* [WHAT YOU HAVE TO DO]: Output the line containing "obj.data.transform(world)" and all subsequent lines of the listing below, copied exactly, with no other lines.

* [DATASET EXTRACT]:
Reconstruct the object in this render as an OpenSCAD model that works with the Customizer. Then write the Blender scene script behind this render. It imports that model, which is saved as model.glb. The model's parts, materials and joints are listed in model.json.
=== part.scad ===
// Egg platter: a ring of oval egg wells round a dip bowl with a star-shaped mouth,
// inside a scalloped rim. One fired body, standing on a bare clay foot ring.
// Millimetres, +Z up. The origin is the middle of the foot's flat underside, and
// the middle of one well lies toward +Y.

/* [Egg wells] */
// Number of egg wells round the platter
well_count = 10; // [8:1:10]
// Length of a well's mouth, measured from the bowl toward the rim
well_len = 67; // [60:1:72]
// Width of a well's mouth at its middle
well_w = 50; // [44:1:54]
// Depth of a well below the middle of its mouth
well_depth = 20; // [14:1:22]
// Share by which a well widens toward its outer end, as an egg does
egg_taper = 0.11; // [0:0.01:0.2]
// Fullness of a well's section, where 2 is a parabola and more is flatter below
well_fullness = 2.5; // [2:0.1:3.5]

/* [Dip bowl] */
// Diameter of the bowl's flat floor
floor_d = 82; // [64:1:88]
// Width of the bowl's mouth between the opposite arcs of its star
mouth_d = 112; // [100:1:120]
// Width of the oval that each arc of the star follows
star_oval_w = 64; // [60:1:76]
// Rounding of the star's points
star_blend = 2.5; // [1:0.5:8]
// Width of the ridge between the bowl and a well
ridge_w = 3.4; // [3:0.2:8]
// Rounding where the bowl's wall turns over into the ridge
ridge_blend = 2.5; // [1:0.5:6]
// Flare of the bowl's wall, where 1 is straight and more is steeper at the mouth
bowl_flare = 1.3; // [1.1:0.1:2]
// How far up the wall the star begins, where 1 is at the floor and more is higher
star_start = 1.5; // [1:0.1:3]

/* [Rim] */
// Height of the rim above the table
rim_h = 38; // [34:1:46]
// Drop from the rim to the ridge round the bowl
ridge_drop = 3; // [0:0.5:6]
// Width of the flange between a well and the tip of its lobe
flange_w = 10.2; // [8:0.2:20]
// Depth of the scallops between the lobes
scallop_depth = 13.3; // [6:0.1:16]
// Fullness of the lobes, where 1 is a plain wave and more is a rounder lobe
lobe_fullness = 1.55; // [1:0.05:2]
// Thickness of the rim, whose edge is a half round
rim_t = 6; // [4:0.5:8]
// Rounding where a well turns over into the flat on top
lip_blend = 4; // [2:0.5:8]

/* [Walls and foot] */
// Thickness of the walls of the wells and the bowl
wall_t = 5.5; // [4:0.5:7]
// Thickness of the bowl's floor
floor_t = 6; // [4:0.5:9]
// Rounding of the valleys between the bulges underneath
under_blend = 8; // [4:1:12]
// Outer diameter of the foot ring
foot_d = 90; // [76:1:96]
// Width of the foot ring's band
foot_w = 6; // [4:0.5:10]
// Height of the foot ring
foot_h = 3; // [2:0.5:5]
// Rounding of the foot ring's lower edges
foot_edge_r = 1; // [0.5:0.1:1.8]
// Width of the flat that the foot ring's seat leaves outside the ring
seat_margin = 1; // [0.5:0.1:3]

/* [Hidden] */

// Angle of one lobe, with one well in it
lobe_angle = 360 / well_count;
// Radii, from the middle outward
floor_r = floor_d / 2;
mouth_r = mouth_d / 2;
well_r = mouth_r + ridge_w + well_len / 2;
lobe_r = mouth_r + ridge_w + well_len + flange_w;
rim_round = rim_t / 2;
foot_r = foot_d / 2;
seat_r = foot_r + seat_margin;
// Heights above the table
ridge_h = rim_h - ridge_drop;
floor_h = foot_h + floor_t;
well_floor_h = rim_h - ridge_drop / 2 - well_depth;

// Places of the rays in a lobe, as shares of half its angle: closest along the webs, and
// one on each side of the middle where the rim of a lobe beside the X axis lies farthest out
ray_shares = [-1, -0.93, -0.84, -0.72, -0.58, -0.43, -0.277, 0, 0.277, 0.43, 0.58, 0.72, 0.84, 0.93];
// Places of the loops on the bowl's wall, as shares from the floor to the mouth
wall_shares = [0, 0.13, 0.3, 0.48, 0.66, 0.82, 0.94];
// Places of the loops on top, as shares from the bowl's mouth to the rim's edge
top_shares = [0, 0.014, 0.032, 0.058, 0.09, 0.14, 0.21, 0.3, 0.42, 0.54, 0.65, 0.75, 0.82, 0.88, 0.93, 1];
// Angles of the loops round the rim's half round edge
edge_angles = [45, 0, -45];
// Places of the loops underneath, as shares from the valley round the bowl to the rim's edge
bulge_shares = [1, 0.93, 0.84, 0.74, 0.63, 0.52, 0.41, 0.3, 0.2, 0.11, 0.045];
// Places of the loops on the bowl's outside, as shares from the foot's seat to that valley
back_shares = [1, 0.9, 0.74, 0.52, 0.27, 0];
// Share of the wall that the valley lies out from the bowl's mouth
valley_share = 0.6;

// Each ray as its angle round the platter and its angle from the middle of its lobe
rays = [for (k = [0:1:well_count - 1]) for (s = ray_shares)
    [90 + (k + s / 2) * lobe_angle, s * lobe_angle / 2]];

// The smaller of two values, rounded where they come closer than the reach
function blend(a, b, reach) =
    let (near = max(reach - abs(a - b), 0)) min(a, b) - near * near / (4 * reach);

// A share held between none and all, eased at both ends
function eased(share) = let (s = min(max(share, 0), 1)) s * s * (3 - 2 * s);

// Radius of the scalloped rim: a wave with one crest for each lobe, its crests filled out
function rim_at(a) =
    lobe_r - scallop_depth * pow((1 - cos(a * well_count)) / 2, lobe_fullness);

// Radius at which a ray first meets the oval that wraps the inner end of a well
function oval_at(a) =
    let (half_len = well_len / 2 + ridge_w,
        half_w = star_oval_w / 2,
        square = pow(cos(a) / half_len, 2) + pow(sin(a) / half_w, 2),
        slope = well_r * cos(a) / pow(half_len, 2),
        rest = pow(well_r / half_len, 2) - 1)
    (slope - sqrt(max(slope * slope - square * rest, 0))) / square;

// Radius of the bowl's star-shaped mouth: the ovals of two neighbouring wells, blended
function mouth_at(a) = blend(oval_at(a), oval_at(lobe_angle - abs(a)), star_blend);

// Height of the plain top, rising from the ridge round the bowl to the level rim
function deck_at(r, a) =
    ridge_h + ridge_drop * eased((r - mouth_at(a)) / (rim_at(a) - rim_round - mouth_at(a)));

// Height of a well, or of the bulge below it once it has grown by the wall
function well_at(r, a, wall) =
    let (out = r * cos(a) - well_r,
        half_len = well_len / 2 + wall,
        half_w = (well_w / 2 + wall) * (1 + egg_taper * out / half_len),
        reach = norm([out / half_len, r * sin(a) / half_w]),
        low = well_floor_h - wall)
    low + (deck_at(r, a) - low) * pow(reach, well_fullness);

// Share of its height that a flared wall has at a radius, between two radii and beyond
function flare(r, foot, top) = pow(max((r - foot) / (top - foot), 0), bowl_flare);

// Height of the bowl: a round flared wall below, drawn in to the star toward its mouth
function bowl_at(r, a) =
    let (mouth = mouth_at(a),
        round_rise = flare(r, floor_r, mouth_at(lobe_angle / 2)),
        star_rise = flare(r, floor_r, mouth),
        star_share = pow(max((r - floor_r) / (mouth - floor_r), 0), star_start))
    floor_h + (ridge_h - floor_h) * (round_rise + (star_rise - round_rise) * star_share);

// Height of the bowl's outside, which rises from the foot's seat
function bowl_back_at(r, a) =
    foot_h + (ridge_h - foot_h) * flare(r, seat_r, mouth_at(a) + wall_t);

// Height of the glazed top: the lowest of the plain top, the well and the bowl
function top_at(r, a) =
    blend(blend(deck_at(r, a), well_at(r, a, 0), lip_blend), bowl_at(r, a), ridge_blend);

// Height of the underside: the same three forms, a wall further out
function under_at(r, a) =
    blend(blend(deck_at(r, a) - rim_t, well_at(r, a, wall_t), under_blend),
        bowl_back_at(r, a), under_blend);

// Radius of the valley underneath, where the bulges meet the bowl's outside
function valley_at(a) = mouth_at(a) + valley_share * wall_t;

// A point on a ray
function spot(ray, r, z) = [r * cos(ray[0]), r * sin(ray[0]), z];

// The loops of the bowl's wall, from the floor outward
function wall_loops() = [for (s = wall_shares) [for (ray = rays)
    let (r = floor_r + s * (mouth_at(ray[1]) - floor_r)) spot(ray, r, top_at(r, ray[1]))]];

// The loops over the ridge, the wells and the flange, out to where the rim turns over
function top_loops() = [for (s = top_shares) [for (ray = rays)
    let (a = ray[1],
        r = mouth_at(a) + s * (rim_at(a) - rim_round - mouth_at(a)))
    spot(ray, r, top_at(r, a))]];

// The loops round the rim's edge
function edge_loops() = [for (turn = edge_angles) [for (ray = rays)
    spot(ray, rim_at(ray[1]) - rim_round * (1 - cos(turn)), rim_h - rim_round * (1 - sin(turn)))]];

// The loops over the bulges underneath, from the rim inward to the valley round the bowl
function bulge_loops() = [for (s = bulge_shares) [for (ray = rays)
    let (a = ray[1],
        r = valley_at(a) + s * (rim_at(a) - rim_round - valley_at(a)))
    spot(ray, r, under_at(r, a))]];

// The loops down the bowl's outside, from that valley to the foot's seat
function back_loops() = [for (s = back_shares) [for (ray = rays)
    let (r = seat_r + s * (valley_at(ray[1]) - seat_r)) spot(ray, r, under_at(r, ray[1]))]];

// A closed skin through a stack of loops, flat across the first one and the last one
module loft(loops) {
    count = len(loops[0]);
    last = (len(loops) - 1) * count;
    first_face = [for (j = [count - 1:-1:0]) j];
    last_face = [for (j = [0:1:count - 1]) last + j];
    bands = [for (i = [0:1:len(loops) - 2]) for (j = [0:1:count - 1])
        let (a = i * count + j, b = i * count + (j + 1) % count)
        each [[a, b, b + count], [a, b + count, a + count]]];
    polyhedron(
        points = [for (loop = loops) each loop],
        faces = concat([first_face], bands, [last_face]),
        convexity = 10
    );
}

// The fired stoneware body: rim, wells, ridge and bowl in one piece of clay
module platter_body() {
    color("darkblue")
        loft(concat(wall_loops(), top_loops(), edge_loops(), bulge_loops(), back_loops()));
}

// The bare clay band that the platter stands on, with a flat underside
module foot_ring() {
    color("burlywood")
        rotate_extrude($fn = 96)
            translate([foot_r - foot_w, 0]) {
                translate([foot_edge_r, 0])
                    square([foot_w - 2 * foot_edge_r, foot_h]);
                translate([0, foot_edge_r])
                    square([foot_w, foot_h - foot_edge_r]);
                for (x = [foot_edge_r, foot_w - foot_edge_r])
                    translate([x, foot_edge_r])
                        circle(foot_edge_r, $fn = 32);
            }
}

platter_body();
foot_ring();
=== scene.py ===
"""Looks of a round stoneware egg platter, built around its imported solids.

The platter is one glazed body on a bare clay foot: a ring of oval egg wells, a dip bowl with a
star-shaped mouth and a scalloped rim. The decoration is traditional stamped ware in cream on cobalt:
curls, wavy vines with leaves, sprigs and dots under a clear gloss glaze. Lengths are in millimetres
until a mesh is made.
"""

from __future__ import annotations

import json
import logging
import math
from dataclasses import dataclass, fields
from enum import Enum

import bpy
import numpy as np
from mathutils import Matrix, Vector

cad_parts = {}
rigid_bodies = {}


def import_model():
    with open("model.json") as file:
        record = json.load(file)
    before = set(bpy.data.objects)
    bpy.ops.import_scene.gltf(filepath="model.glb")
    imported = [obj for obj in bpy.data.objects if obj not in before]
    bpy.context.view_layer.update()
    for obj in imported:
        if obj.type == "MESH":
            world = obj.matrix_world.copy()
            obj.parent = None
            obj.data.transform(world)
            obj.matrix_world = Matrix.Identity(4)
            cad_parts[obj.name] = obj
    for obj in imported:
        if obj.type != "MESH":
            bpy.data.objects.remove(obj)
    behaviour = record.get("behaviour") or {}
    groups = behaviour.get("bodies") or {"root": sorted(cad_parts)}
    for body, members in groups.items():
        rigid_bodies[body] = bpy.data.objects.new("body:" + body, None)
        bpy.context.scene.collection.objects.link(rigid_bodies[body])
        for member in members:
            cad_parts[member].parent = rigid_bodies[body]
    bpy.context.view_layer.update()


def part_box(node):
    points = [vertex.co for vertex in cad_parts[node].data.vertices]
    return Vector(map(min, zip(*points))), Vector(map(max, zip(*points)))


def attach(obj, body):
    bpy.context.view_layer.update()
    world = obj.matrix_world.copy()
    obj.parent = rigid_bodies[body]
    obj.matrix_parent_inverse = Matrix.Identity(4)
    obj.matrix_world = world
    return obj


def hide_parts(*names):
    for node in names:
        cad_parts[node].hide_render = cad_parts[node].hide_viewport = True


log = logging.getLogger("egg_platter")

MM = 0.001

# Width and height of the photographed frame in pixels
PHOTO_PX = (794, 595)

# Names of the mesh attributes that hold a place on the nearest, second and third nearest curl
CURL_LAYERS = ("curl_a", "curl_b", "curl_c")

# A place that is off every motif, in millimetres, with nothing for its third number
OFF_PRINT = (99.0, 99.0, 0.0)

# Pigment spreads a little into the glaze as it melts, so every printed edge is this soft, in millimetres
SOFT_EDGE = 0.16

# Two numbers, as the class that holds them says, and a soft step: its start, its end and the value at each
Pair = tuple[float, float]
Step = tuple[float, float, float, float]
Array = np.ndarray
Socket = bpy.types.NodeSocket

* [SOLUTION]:
            obj.data.transform(world)
            obj.matrix_world = Matrix.Identity(4)
            cad_parts[obj.name] = obj
    for obj in imported:
        if obj.type != "MESH":
            bpy.data.objects.remove(obj)
    behaviour = record.get("behaviour") or {}
    groups = behaviour.get("bodies") or {"root": sorted(cad_parts)}
    for body, members in groups.items():
        rigid_bodies[body] = bpy.data.objects.new("body:" + body, None)
        bpy.context.scene.collection.objects.link(rigid_bodies[body])
        for member in members:
            cad_parts[member].parent = rigid_bodies[body]
    bpy.context.view_layer.update()


def part_box(node):
    points = [vertex.co for vertex in cad_parts[node].data.vertices]
    return Vector(map(min, zip(*points))), Vector(map(max, zip(*points)))


def attach(obj, body):
    bpy.context.view_layer.update()
    world = obj.matrix_world.copy()
    obj.parent = rigid_bodies[body]
    obj.matrix_parent_inverse = Matrix.Identity(4)
    obj.matrix_world = world
    return obj


def hide_parts(*names):
    for node in names:
        cad_parts[node].hide_render = cad_parts[node].hide_viewport = True


log = logging.getLogger("egg_platter")

MM = 0.001

# Width and height of the photographed frame in pixels
PHOTO_PX = (794, 595)

# Names of the mesh attributes that hold a place on the nearest, second and third nearest curl
CURL_LAYERS = ("curl_a", "curl_b", "curl_c")

# A place that is off every motif, in millimetres, with nothing for its third number
OFF_PRINT = (99.0, 99.0, 0.0)

# Pigment spreads a little into the glaze as it melts, so every printed edge is this soft, in millimetres
SOFT_EDGE = 0.16

# Two numbers, as the class that holds them says, and a soft step: its start, its end and the value at each
Pair = tuple[float, float]
Step = tuple[float, float, float, float]
Array = np.ndarray
Socket = bpy.types.NodeSocket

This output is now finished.